Commercial life as a whole finds its contact with psychology, of course, not only in the problem of how to secure the best mental effect. Those other questions which we have discussed essentially with reference to factory life and industrial concerns, namely, how the best man and the best work are to be secured, recur in the circle of commercial endeavors. It seems, indeed, most desirable to devise psychological tests by which the ability to be a successful salesman or saleswoman may be determined at an early stage. The lamentable shifting of the employees in all commercial spheres, with its injurious social consequences, would then be unnecessary, and both employers and employees would profit.

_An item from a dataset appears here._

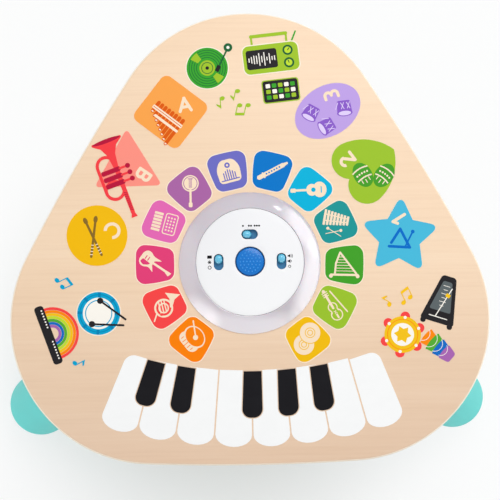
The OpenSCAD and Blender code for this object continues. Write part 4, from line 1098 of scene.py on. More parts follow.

Moreover, like the selection of the men, the means of securing the most satisfactory work from them, has also so far been left entirely to common sense. Commercial work stands under an abundance [p. 302] of varying conditions, and each may have influences the isolated effects of which are not known, because they have not been studied in that systematic form which only the experiment can establish. The popular literature on this whole group of subjects is extensive, and in its expansion corresponds to the widespread demand for real information and advice to the salesman. But hardly any part of the literature in the borderland regions of economics is so disappointing in its vagueness, emptiness, and helplessness. Experimental psychology has nothing with which to replace it to-day, but it can at least show the direction from which decisive help may be expected in future.
 W. D. Scott: Influencing Men in Business. (New York, 1911.)